AIM OF THE EXERCISE »
Please copy all the lines that follow, word for word.

::: RAW DATA

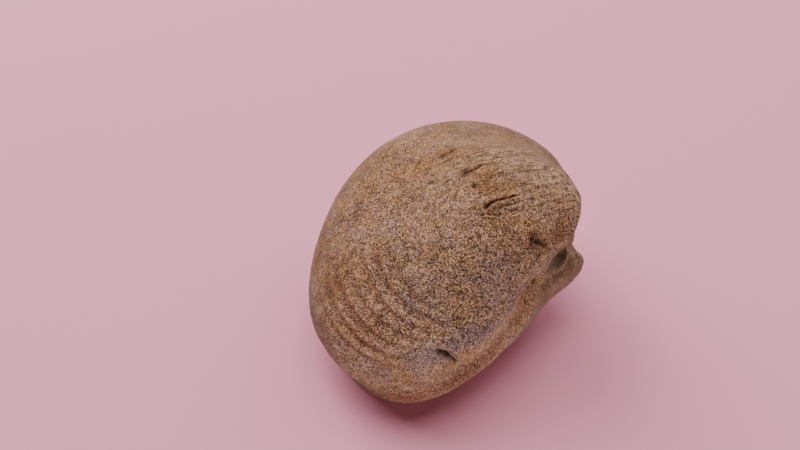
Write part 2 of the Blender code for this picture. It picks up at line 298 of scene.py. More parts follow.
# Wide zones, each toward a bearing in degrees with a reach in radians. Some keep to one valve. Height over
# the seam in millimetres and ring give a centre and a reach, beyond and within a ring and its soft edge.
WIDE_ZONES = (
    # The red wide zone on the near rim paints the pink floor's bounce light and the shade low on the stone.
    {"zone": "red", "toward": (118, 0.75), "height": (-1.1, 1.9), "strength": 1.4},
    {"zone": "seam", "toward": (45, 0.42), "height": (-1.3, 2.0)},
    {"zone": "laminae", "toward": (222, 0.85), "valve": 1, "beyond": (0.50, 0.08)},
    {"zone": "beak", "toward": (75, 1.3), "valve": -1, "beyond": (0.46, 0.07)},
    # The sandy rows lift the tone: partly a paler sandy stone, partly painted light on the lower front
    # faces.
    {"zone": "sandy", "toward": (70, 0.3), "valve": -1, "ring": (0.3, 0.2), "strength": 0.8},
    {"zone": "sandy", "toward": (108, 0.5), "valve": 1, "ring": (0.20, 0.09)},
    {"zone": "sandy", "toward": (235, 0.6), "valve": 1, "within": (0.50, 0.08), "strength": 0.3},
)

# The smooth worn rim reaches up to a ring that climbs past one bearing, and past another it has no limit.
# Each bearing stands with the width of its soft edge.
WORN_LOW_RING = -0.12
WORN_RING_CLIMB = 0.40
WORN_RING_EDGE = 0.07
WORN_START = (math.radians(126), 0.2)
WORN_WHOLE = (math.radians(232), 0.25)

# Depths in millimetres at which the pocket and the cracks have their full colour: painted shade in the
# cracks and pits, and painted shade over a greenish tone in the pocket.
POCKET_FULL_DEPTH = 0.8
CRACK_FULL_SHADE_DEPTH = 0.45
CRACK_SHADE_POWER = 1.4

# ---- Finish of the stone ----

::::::

EXERCISE ANSWER »
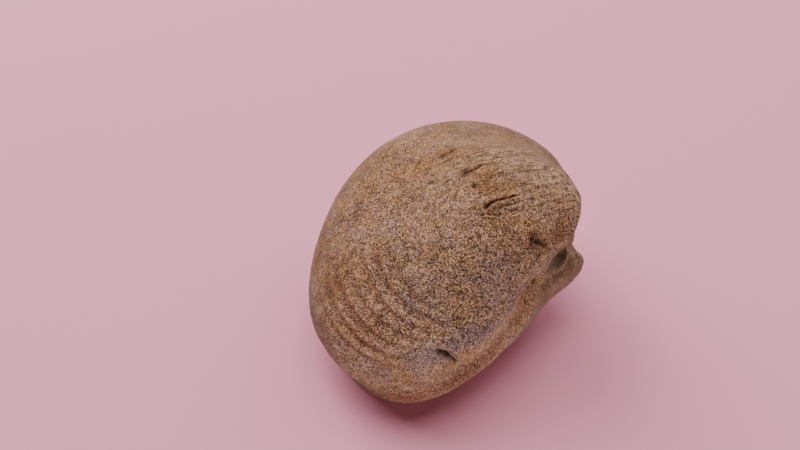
Write part 2 of the Blender code for this picture. It picks up at line 298 of scene.py. More parts follow.
# Wide zones, each toward a bearing in degrees with a reach in radians. Some keep to one valve. Height over
# the seam in millimetres and ring give a centre and a reach, beyond and within a ring and its soft edge.
WIDE_ZONES = (
    # The red wide zone on the near rim paints the pink floor's bounce light and the shade low on the stone.
    {"zone": "red", "toward": (118, 0.75), "height": (-1.1, 1.9), "strength": 1.4},
    {"zone": "seam", "toward": (45, 0.42), "height": (-1.3, 2.0)},
    {"zone": "laminae", "toward": (222, 0.85), "valve": 1, "beyond": (0.50, 0.08)},
    {"zone": "beak", "toward": (75, 1.3), "valve": -1, "beyond": (0.46, 0.07)},
    # The sandy rows lift the tone: partly a paler sandy stone, partly painted light on the lower front
    # faces.
    {"zone": "sandy", "toward": (70, 0.3), "valve": -1, "ring": (0.3, 0.2), "strength": 0.8},
    {"zone": "sandy", "toward": (108, 0.5), "valve": 1, "ring": (0.20, 0.09)},
    {"zone": "sandy", "toward": (235, 0.6), "valve": 1, "within": (0.50, 0.08), "strength": 0.3},
)

# The smooth worn rim reaches up to a ring that climbs past one bearing, and past another it has no limit.
# Each bearing stands with the width of its soft edge.
WORN_LOW_RING = -0.12
WORN_RING_CLIMB = 0.40
WORN_RING_EDGE = 0.07
WORN_START = (math.radians(126), 0.2)
WORN_WHOLE = (math.radians(232), 0.25)

# Depths in millimetres at which the pocket and the cracks have their full colour: painted shade in the
# cracks and pits, and painted shade over a greenish tone in the pocket.
POCKET_FULL_DEPTH = 0.8
CRACK_FULL_SHADE_DEPTH = 0.45
CRACK_SHADE_POWER = 1.4

# ---- Finish of the stone ----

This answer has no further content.